No curso de nossas trajetórias, há momentos inevitáveis em que o ritmo frenético do cotidiano nos obriga a pausar, avaliar escolhas e enfrentar as consequências de nossas ações. Nesses instantes de reflexão, surgem verdades incômodas e dilemas internos que demandam coragem para serem encarados. A narrativa de “Polar”, dirigida por Jonas Åkerlund e baseada na graphic novel “Polar: Came from the Cold”, de Víctor Santos, explora precisamente essa tensão entre passado, presente e as contas que a vida apresenta sem aviso prévio.
O filme nos apresenta Duncan Vizla, interpretado magistralmente por Mads Mikkelsen, um assassino profissional prestes a se aposentar. Diferente de outros protagonistas do gênero, Vizla não está em busca de redenção; ele simplesmente deseja desaparecer. A organização criminosa para a qual trabalhou, liderada pelo sórdido Blut (Matt Lucas), possui uma política cruel: eliminar matadores ao alcançarem os cinquenta anos, evitando custos futuros com aposentadorias e problemas de saúde. Contudo, o que era para ser uma retirada tranquila transforma-se em um jogo mortal, à medida que Blut decide enviar um grupo de jovens assassinos liderados pela implacável Vivian (Katheryn Winnick) para eliminar Vizla e reter a fortuna que lhe é devida.

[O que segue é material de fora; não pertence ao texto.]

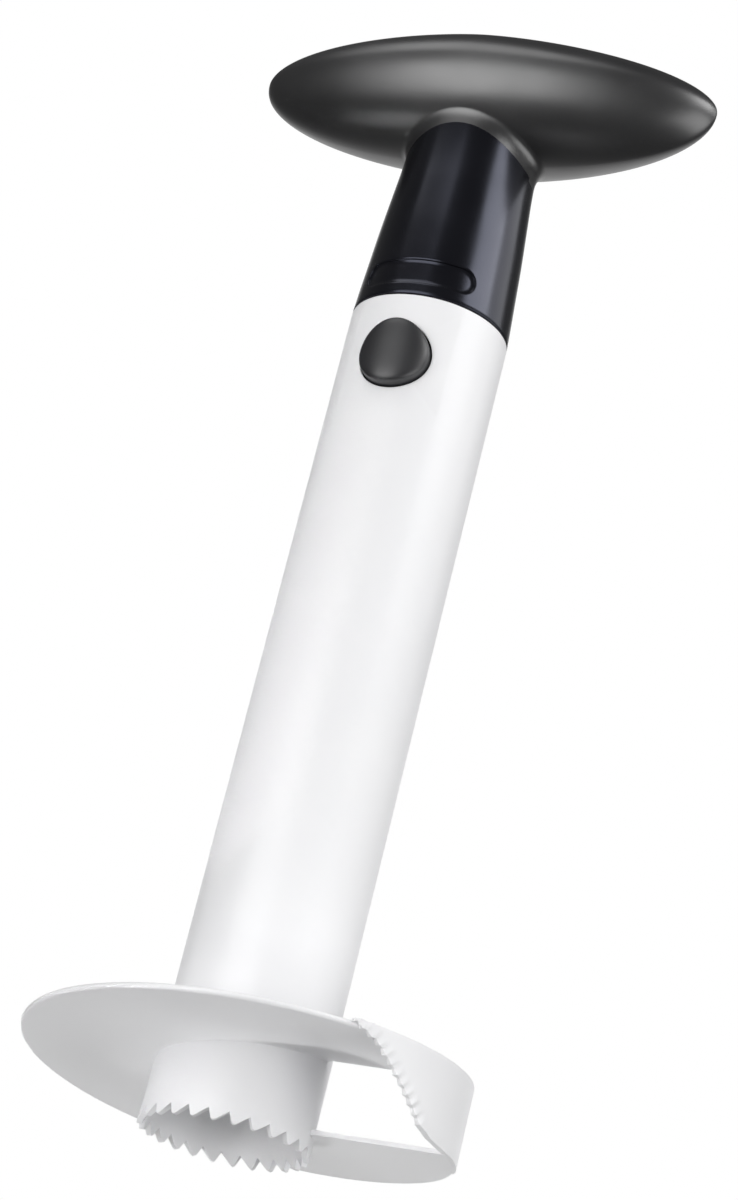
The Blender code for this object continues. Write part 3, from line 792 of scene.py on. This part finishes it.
def flare_points(co):
    """Start, corner and end of the flare at a place's azimuth, as (radius, height)."""
    azimuth = math.atan2(co.y, co.x)
    across, deep = math.cos(azimuth), math.sin(azimuth)
    corner_r = neck_radius(NECK_FOOT + FLARE_LEVEL * NECK_LENGTH)
    corner = grip_underside(corner_r * across, corner_r * deep)
    nearby = corner_r + PROBE
    slope = math.atan2(grip_underside(nearby * across, nearby * deep) - corner, PROBE)
    run = FLARE * math.tan((math.pi / 2 - slope) / 2)
    end_r = corner_r + FLARE_REACH * run * math.cos(slope)
    end = grip_underside(end_r * across, end_r * deep)
    start = corner - (FLARE + run) / 2
    return (neck_radius(start), start), (corner_r, corner), (end_r, end)


def up_the_neck(share):
    """Places at a share of the way from the grid's upper rim to the flare's start."""
    def place(co):
        (_, start), _, _ = flare_points(co)
        height = FLARE_START + (start - FLARE_START) * share
        return polar(co, neck_radius(height), height)
    return place


def round_the_flare(share):
    """Places at a share of the way along the flare, which bends round its corner."""
    def place(co):
        start, corner, end = flare_points(co)
        weights = ((1 - share) ** 2, 2 * share * (1 - share), share ** 2)
        radius = sum(w * p[0] for w, p in zip(weights, (start, corner, end)))
        height = sum(w * p[1] for w, p in zip(weights, (start, corner, end)))
        return polar(co, radius, height)
    return place


def at(radius, height):
    """Places on one level ring."""
    return lambda co: polar(co, radius, height)


for spot, word in ((Vector((0, -1, 0)), "in front"), (Vector((1, 0, 0)), "at the side")):
    print("the flare starts", word, "at a height of", round(flare_points(spot)[0][1], 4))

# %% [markdown]
# The neck's wall is laid flat for its oblong recess, which is half a millimetre deep and has
# a soft edge. The recess is drawn in ring by ring down to a line, so its floor has no pole.
# The sheet is then rolled up, and each row gets the outline's radius at its height.

# %% Neck's wall
NECK_COLUMNS = 192
NECK_FLAT_R = 0.0164     # radius that the flat wall's width is worked out from
FOOT_ROUNDING = 0.0003
RECESS_MIDDLE = 0.1859
RECESS_RUN = 0.0102      # half the length of its straight edges
RECESS_PATCH = 0.0041    # half height of the patch that is drawn in
RECESS_COLUMNS = 26      # half of that patch's columns
# The recess's rings, as (distance from its middle line, depth)
RECESS_RINGS = (
    (0.00335, 0), (0.00305, 0), (0.0029, 0.00006), (0.00282, 0.0002), (0.00276, 0.0004),
    (0.0026, 0.0005), (0.0018, 0.0005), (0.0009, 0.0005), (0, 0.0005),
)

half_turn = math.pi * NECK_FLAT_R
step = 2 * half_turn / NECK_COLUMNS
low, high = RECESS_MIDDLE - RECESS_PATCH, RECESS_MIDDLE + RECESS_PATCH
rows = even(NECK_FOOT + FOOT_ROUNDING, low, 2)[:-1] + even(low, high, 18)
rows += even(high, FLARE_START, 24)[1:]
bm = sheet(even(-half_turn, half_turn, NECK_COLUMNS), rows)
left, right = -half_turn / 2 - RECESS_COLUMNS * step, -half_turn / 2 + RECESS_COLUMNS * step
draw_in(
    bm, (-half_turn / 2, RECESS_MIDDLE), (left, right, low, high), RECESS_RUN, RECESS_RINGS,
)
for vert in bm.verts:
    azimuth, height = vert.co.x / NECK_FLAT_R, vert.co.y
    radius = neck_radius(height) + vert.co.z
    vert.co = (radius * math.cos(azimuth), radius * math.sin(azimuth), height)
bmesh.ops.remove_doubles(bm, verts=bm.verts, dist=WELD)
print("the neck's wall has", len(bm.faces), "faces")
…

Diferente do que seus algozes esperavam, Vizla demonstra que sua experiência e astúcia são mais do que suficientes para virar o jogo. Cada confronto é uma demonstração brutal de sua habilidade, culminando em uma trama onde o protagonista não só sobrevive, mas também expõe a ganância e a fragilidade de seus inimigos. Após garantir sua independência com uma última transação milionária, Vizla se refugia em Triple Oak, uma cidadezinha em Montana, aparentemente distante do caos que o definiu. Lá, ele conhece Camille (Vanessa Hudgens), uma vizinha misteriosa que parece representar uma promessa de normalidade e conexão humana. Contudo, à medida que a relação se desenvolve, surgem revelações que complicam ainda mais a vida do protagonista, culminando em uma reviravolta surpreendente.

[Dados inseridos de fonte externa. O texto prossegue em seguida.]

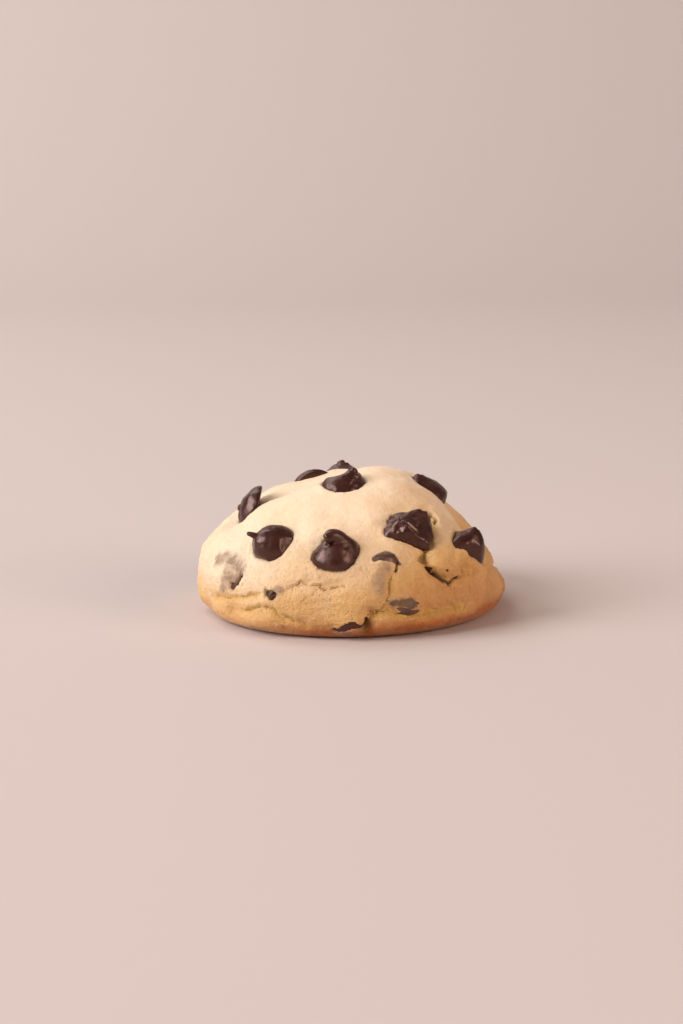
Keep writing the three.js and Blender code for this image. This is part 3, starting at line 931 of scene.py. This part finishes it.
def draw_flanges(points, flanges, radius):
    """Draws a chip's foot out at each flange."""
    turns = np.degrees(np.arctan2(points[:, 1], points[:, 0]))
    low = bell(points[:, 2], FLANGE_HIGH)
    for turn, reach in flanges:
        apart = (turns - turn + 180) % 360 - 180
        begun = smoothstep(np.hypot(points[:, 0], points[:, 1]), *FLANGE_FROM)
        push = reach * bell(apart, FLANGE_TURN) * low * begun
        points[:, :2] *= 1 + (push / radius)[:, None]


def press_dents(points, dents, radius, height):
    """Presses a chip's dents in and its bulges out."""
    for turn, share, spread, depth in dents:
        out = radius * (1 - share) * (1 + CHIP_BELLY * math.sin(math.pi * share))
        centre = out * level_heading(turn) + np.array([0, 0, height * share])
        push = depth * unit(level_heading(turn) + DENT_RISE)
        points -= lump(points, centre, spread)[:, None] * push


def break_faces(points, breaks, middle):
    """Flattens what lies beyond each broken face of a chip."""
    for turn, rise, distance in breaks:
        facing = math.cos(math.radians(rise)) * level_heading(turn)
        facing[2] = math.sin(math.radians(rise))
        over = np.maximum((points - middle) @ facing - distance, 0) * (1 - BREAK_KEEP)
        points -= over[:, None] * facing


def shape_chip(points, style, radius, height):
    """Gives a chip's points, in its own frame, all that its style sets it apart by."""
    draw_flanges(points, style.flanges, radius)
    press_dents(points, style.dents, radius, height)
    if style.ring:
        groove = bell(np.linalg.norm(points - points[-1], axis=1) - RING_OUT, RING_WIDE)
        inwards = unit(np.array([0, 0, RING_MIDDLE * height]) - points)
        points += style.ring * groove[:, None] * inwards
    middle = np.array([0, 0, MIDDLE_AT * height])
    break_faces(points, style.breaks, middle)
    bumps = ragged_noise(points + RUGGED_SHIFT, *RUGGED_NOISE, 65)
    points += style.rugged * bumps[:, None] * unit(points - middle)
    points[:, 1] *= style.squash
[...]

A direção de Åkerlund aposta em uma mistura ousada de estilos. A cinematografia de Pär M. Ekberg evita os clichês sombrios do gênero, optando por um visual vibrante e saturado que reflete tanto o caos interno de Vizla quanto a intensidade de suas batalhas. Em meio ao gore e à violência estilizada, a interpretação de Mikkelsen confere ao personagem uma profundidade emocional rara, equilibrando brutalidade e vulnerabilidade. A trama, apesar de beber de fontes conhecidas — como o clichê do assassino traído que busca vingança —, surpreende pelo modo como Åkerlund e o roteirista Jayson Rothwell subvertem expectativas, criando momentos genuinamente imprevisíveis.
Outro ponto alto do filme é a participação especial de Richard Dreyfuss, cuja aparição, embora breve, adiciona uma camada de complexidade ao enredo. Seu personagem funciona como uma ponte entre o passado de Vizla e as consequências do presente, reforçando o tema central do filme: a impossibilidade de escapar completamente das escolhas feitas ao longo da vida.

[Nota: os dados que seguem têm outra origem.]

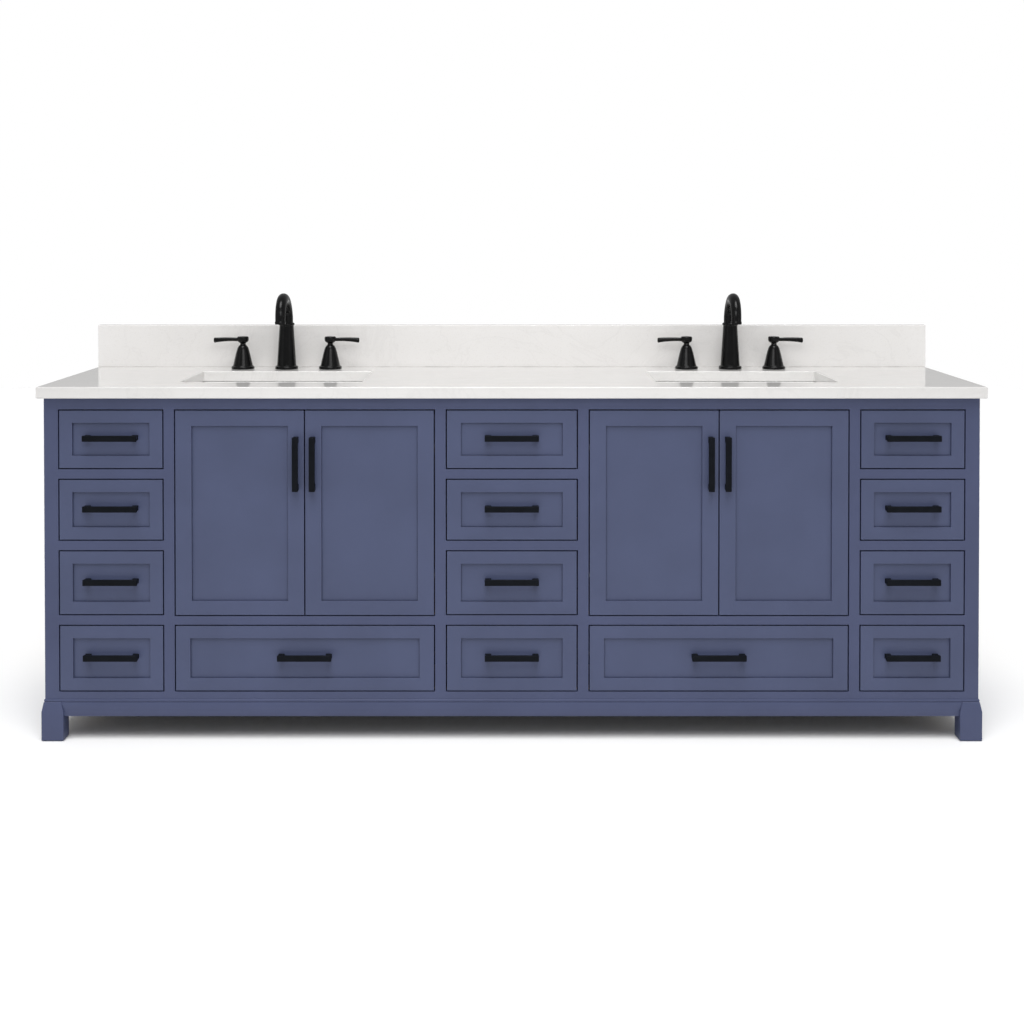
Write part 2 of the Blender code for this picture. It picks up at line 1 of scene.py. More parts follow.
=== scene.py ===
import json
import math

import bmesh
import bpy
from mathutils import Matrix, Vector

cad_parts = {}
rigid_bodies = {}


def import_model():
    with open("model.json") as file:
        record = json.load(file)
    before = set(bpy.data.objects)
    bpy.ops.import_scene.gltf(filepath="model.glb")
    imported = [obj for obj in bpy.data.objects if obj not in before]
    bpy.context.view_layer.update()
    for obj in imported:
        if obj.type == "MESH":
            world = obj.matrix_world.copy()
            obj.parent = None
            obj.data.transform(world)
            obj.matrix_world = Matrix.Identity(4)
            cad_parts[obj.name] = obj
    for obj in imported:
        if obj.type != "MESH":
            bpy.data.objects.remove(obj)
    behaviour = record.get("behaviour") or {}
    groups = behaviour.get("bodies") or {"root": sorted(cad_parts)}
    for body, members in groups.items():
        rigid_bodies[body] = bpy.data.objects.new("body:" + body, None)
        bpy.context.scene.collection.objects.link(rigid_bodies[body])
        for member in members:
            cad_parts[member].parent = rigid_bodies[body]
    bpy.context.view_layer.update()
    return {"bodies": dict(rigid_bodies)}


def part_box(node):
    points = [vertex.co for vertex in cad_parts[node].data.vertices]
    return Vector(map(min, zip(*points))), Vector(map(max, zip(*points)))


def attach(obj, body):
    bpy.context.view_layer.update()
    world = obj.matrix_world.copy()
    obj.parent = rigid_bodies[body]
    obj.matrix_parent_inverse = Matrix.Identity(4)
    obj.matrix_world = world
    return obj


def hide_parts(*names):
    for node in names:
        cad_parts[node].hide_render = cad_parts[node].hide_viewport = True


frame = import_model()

# ---------- places read from the frame
ROOT = "cabinet"
SIDES = {"left": -1, "right": 1}
DOORS = ("left_outer", "left_inner", "right_inner", "right_outer")
DRAWERS = [name[len("drawer_"):] for name in frame["bodies"] if name.startswith("drawer_")]

TOP_LOW, TOP_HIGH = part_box("countertop")
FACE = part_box("door_left_inner")[0].y           # front plane of face frame, doors and drawer fronts
BODY_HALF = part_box("side_panel_right")[1].x
WALL = TOP_HIGH.y
APRON_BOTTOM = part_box("face_frame")[0].z
FRAME_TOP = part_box("face_frame")[1].z
DECK_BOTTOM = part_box("carcass")[0].z


def middle_of(node):
    low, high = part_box(node)
    return (low + high) / 2


BASIN_MIDDLE = {name: middle_of(f"basin_{name}") for name in SIDES}
FAUCET_Y = middle_of("handle_base_left_hot").y
FAUCET_X = {name: middle_of(f"faucet_spout_{name}").x for name in SIDES}

# ---------- dimensions, in metres
CLEAR = 0.0003                          # gap between pieces that touch
FRAME_THICK = 0.02                      # face frame, doors and drawer fronts
FRAME_BACK = FACE + FRAME_THICK
REVEAL = 0.003                          # gap all round an inset front
SIDE_THICK = 0.018

RECESS = 0.006                          # sunk panel behind the frame of a front or side
PANEL_GROOVE = 0.0011                   # hair-wide groove where a sunk panel is let into its frame
PANEL_EASE = 0.0008                     # rounding of a front's edges
DRAWER_RAIL = 0.032                     # frame widths of the fronts and of the side panels
DRAWER_STILES = {"left": 0.0335, "center": 0.0365, "right": 0.0335, "wide": 0.0375}
DOOR_STILE = 0.042
DOOR_RAILS = (0.0365, 0.04)             # bottom and top
SIDE_STILE = 0.062
SIDE_RAILS = (0.115, 0.06)              # bottom and top

DECK_THICK = 0.018                      # bottom board
BAY_FLOOR = (0.304, 0.322)              # shelf over the wide drawers
NAILER_BOTTOM = 0.79
PARTITION_NEAR = (0.1703, 0.1843)       # either side of the middle column of drawers, from the centre line
PARTITION_FAR = (0.8834, 0.8974)        # beside the outer columns
BAY = (0.1981, 0.8703)                  # opening of the pair of doors and of the wide drawer
OUTER_COLUMN_END = 1.169
BASIN_NOTCH = (0.085, 0.44, 0.8)        # in the far partitions: ends from the counter's front edge, bottom
HINGE_HEIGHTS = (0.4222, 0.757)
HINGE_PACKING = (0.045, 0.03)           # depth and half height
SLIDE_PACKING = (0.48, 0.0225)          # length and half height
SHADE_SHEET_HALF = 1.15                        # dark sheet under the bottom board: painted shade that deepens the shadow on the floor beneath
SHADE_SHEET_THICK = 0.0012
PIPE_HOLES = ((0.66, 0.515, 0.03), (0.55, 0.54, 0.022), (0.77, 0.54, 0.022))   # (out, height, radius)

BEAD = (0.1006, 0.1078, 0.0022)         # bead on the base moulding: bottom, top, proud of the body

FOOT_DEPTH = 0.047
FOOT_INNER = 1.156                      # inner face of a foot, from the middle
FOOT_KNEE = 0.0754                      # below it a foot is square
FOOT_TOP_INSET = 0.0075                 # how far the inner face has drawn in at the top
FOOT_TOP_PROUD = 0.0032                 # top of the outer face, past the side of the body
FOOT_TOP_BACK = 0.005                   # how far the front face of a front foot has drawn back at the top
REAR_FOOT_SET = 0.0008                  # keeps a rear foot's back clear of the back edges of rail and side
GLIDE_HEIGHT = 0.0015                   # a foot's underside above the floor
GLIDE_X = 1.1847                        # middle of a glide, from the middle of the cabinet

BAR = (0.1394, 0.0152, 0.008)           # pull: length, width, thickness
CAP = (0.0177, 0.014, 0.0004)           # its thickened end: length, width, set in from the bar's end
CAP_DEPTH = (0.004, 0.015)              # front and back of the thickened end, behind the bar's front
POST = (0.012, 0.009, 0.0025)           # length, width, set in from the bar's end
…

“Polar” não se propõe a ser um dos grandes marcos do cinema de ação, mas sua audácia em mesclar elementos tão distintos — da estética quase cartunesca à carga emocional intensa — faz dele uma experiência singular. Não é apenas uma história de vingança; é uma reflexão estilizada sobre envelhecimento, traição e a busca por um significado em meio ao caos. Com atuações marcantes, uma direção visual ousada e uma narrativa que desafia expectativas, “Polar” merece ser visto como mais do que um simples thriller: é uma celebração estilística que encontra beleza até mesmo em sua violência mais crua.